TASK DIRECTIONS
Keep every line where the word "scene" appears; drop the rest.

PROVIDED DATA
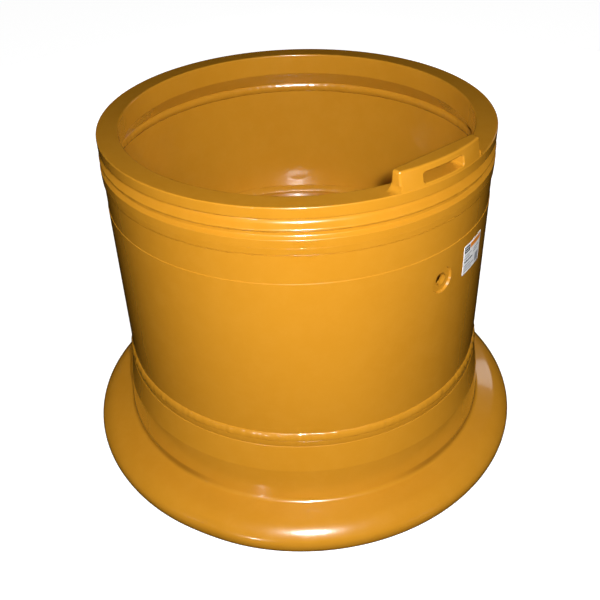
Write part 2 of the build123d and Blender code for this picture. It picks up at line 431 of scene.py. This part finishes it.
# The outer weld of the back joint is two passes with a valley between them. Each runs a little
# past the valley, and the lower one ends just under the surface of the ramp.
RAMP_TOP = 0.309
WELD_DEPTH = 0.006
VALLEY_RISE = 0.0014  # above the straight line between the outer toes
weld_low, weld_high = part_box("band_weld_outer")
valley = Vector(((BARREL + RAMP_TOP) / 2 + VALLEY_RISE, (weld_low.z + weld_high.z) / 2))
weld_root = (BARREL - WELD_DEPTH, valley.y)
upper_end = (valley.x, valley.y - 0.001)
lower_start = (valley.x, valley.y + 0.002)
ramp_toe = (RAMP_TOP - 0.0008, weld_low.z)
weld_ring(
    "band_weld_outer_upper_pass", "band_weld_outer",
    (BARREL, weld_high.z), upper_end, weld_root,
    crown=0.0022, pitch=0.0050, ripple=0.00002, spread=0.0009, lumps=0.0004, seed=21,
    samples=5, across=18, plump=0.7,
)
weld_ring(
    "band_weld_outer_lower_pass", "band_weld_outer",
    lower_start, ramp_toe, weld_root,
    crown=0.0008, pitch=0.0050, ripple=0.00001, spread=0.0004, lumps=0.0001, seed=26,
    samples=5, across=18, plump=0.6,
)

weld_low, weld_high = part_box("band_weld_inner")
weld_ring(
    "band_weld_inner_bead", "band_weld_inner",
    (INNER, weld_high.z), (INNER + 0.0015, weld_low.z),
    (INNER + WELD_DEPTH, (weld_low.z + weld_high.z) / 2),
    crown=0.0025, pitch=0.006, ripple=0.0003, spread=0.0006, lumps=0.0004, seed=31,
)

weld_low, weld_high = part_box("gutter_weld_inner")
weld_ring(
    "gutter_weld_inner_bead", "gutter_weld_inner",
    (INNER, weld_high.z), (INNER, weld_low.z),
    (INNER + WELD_DEPTH, (weld_low.z + weld_high.z) / 2),
    crown=0.0029, pitch=0.0040, ripple=0.00012, spread=0.0010, lumps=0.00025, seed=41,
)


# Label: curved white film with plain bars and blocks. Each is (left, top, right, bottom, ink),
# in shares of the film's width and height; ink is 0 white, 1 black, 2 orange or 3 grey.
FILM_THICKNESS = 0.0003
FILM_SINK = 0.0002
PRINT = [
    (0.03, 0.05, 0.31, 0.27, 1),
    (0.33, 0.05, 0.97, 0.22, 2),
    (0.07, 0.10, 0.27, 0.13, 0),
    (0.07, 0.18, 0.24, 0.21, 0),
    (0.06, 0.35, 0.44, 0.385, 3),
    (0.06, 0.44, 0.36, 0.475, 3),
    (0.55, 0.35, 0.90, 0.385, 3),
    (0.55, 0.44, 0.80, 0.475, 3),
    (0.06, 0.55, 0.52, 0.60, 1),
    (0.06, 0.70, 0.40, 0.735, 3),
    (0.06, 0.79, 0.62, 0.825, 3),
    (0.06, 0.88, 0.48, 0.915, 3),
    (0.70, 0.62, 0.92, 0.92, 3),
]


def add_label():
    """Film bent round the band, as a grid of small faces that each take one ink."""
    columns, rows = 120, 100
    film = label_high.z - label_low.z
    outside = BARREL + FILM_THICKNESS
    start = math.asin(label_low.x / BARREL)
    end = math.asin(label_high.x / outside)
    inks = [
        printed("label_white", (0.88, 0.88, 0.88, 1)),
        printed("label_black", (0.03, 0.03, 0.035, 1)),
        printed("label_orange", (0.85, 0.27, 0.02, 1)),
        printed("label_grey", (0.30, 0.30, 0.33, 1)),
    ]
    vertices, faces, ink = [], [], []
    for radius in (outside, BARREL - FILM_SINK):
        for j in range(rows + 1):
            for i in range(columns + 1):
                azimuth = start + (end - start) * i / columns
                z = label_high.z - film * j / rows
                vertices.append((radius * math.sin(azimuth), -radius * math.cos(azimuth), z))
    row = columns + 1
    back = row * (rows + 1)
    for j in range(rows):
        for i in range(columns):
            u, v = (i + 0.5) / columns, (j + 0.5) / rows
            color = 0
            for left_side, top, right_side, bottom, index in PRINT:
                if left_side <= u <= right_side and top <= v <= bottom:
                    color = index
            k = j * row + i
            faces.append((k, k + row, k + row + 1, k + 1))
            ink.append(color)
            faces.append((back + k, back + k + 1, back + k + row + 1, back + k + row))
            ink.append(0)
    border = list(range(row)) + [j * row + columns for j in range(1, rows + 1)]
    border += [rows * row + i for i in range(columns - 1, -1, -1)]
    border += [j * row for j in range(rows - 1, 0, -1)]
    for a, b in zip(border, border[1:] + border[:1]):
        faces.append((a, b, back + b, back + a))
        ink.append(0)
    add_piece("label_film", vertices, faces, inks, "label", ink)


add_label()


# ---------------------------------------------------------------- floor, light, camera
FLOOR_RADIUS = 6.0  # metres, as are the next two
COVE_RADIUS = 3.0
WALL_TOP = 9.0


def add_floor():
    """Pale studio cove: a flat floor that curves up into a round wall, kept out of the paint's
    reflections."""
    outline = [(2.0, 0.0), (FLOOR_RADIUS, 0.0)]
    for degrees in range(6, 91, 6):
        a = math.radians(degrees)
        radius = FLOOR_RADIUS + COVE_RADIUS * math.sin(a)
        outline.append((radius, COVE_RADIUS - COVE_RADIUS * math.cos(a)))
    outline.append((FLOOR_RADIUS + COVE_RADIUS, WALL_TOP))
    segments, ring = 96, len(outline)
    vertices = []
    for i in range(segments):
        azimuth = 2 * math.pi * i / segments
        vertices += [(r * math.cos(azimuth), r * math.sin(azimuth), z) for r, z in outline]
    vertices.append((0, 0, 0))
    faces = []
    for i in range(segments):
        k = (i + 1) % segments
        faces.append((len(vertices) - 1, i * ring, k * ring))
        for j in range(ring - 1):
            faces.append((i * ring + j, i * ring + j + 1, k * ring + j + 1, k * ring + j))
    mesh = bpy.data.meshes.new("studio_floor")
    mesh.from_pydata(vertices, [], faces)
    mesh.shade_smooth()
    mesh.materials.append(floor_material())
    floor = bpy.data.objects.new("studio_floor", mesh)
    bpy.context.scene.collection.objects.link(floor)
    floor.visible_diffuse = False
    floor.visible_glossy = False


def add_area(name, location, target, size, power, diffuse=True, glossy=True):
    """Round white lamp aimed at a target. It lights the paint, shows in its gloss, or does both."""
    light = bpy.data.lights.new(name, "AREA")
    light.shape = "DISK"
    light.size = size
    light.energy = power
    lamp = bpy.data.objects.new(name, light)
    lamp.location = location
    lamp.rotation_mode = "QUATERNION"
    lamp.rotation_quaternion = (Vector(target) - Vector(location)).to_track_quat("-Z", "Y")
    lamp.visible_diffuse = diffuse
    lamp.visible_glossy = glossy
    bpy.context.scene.collection.objects.link(lamp)


# Camera: its place in metres, its turns in radians (down, to the right, round its own axis)
EYE = Vector((0.0, -1.1774, 1.059))
PITCH, YAW, ROLL = 0.6157, -0.0029, -0.0317
LENS, SENSOR = 48.08, 36.0
ahead = Vector((math.sin(YAW) * math.cos(PITCH), math.cos(YAW) * math.cos(PITCH), -math.sin(PITCH)))
right = ahead.cross(Vector((0, 0, 1))).normalized()
up = right.cross(ahead)
tilted_right = math.cos(ROLL) * right + math.sin(ROLL) * up
tilted_up = math.cos(ROLL) * up - math.sin(ROLL) * right
camera_data = bpy.data.cameras.new("camera")
camera_data.sensor_width = SENSOR
camera_data.lens = LENS
camera_data.clip_start, camera_data.clip_end = 0.05, 100
camera = bpy.data.objects.new("camera", camera_data)
turned_to = Matrix((tilted_right, tilted_up, -ahead)).transposed().to_4x4()
camera.matrix_world = Matrix.Translation(EYE) @ turned_to
bpy.context.scene.collection.objects.link(camera)
bpy.context.scene.camera = camera

add_floor()

# A flash by the lens, split into the light that it gives and the highlight that it makes
UPPER_BAND = (0, 0, 0.33)
key_place = EYE + Vector((0.05, -0.02, 0.05))
add_area("key", key_place, UPPER_BAND, size=0.05, power=21.5, glossy=False)
shine_place = EYE + Vector((0.025, -0.02, 0.10))
add_area("shine", shine_place, UPPER_BAND, size=0.10, power=31.0, diffuse=False)

# A far fill from the front, and low lights for the sides and the back
add_area("fill", (0.1, -3.2, 2.3), (0, 0, 0.2), size=0.4, power=46.0, glossy=False)
for side, power in ((-1, 12.0), (1, 9.0)):
    side_place, back_place = (2.1 * side, -1.7, 0.45), (1.4 * side, 1.8, 0.26)
    add_area("side_fill", side_place, (0, 0, 0.25), size=0.5, power=power, glossy=False)
    add_area("back_light", back_place, (0, 0, 0.28), size=0.5, power=20.0, glossy=False)

# Two that only show in the gloss: glints along the welds from the low left, and a sheen on the
# right of the flange
add_area("low_left", (-0.95, -2.2, 0.34), (0, 0, 0.1), size=0.16, power=4.0, diffuse=False)
add_area("sheen", (1.82, 2.1, 1.5), (0.36, -0.05, 0.05), size=0.45, power=1.0, diffuse=False)

world = bpy.data.worlds.new("studio")
world.use_nodes = True
background = world.node_tree.nodes["Background"].inputs
background["Color"].default_value = (1, 1, 1, 1)
background["Strength"].default_value = 0.025
world.cycles_visibility.glossy = False
bpy.context.scene.world = world
bpy.context.scene.view_settings.view_transform = "Standard"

EXERCISE OUTPUT
Write part 2 of the build123d and Blender code for this picture. It picks up at line 431 of scene.py. This part finishes it.
    bpy.context.scene.collection.objects.link(floor)
    bpy.context.scene.collection.objects.link(lamp)
bpy.context.scene.collection.objects.link(camera)
bpy.context.scene.camera = camera
bpy.context.scene.world = world
bpy.context.scene.view_settings.view_transform = "Standard"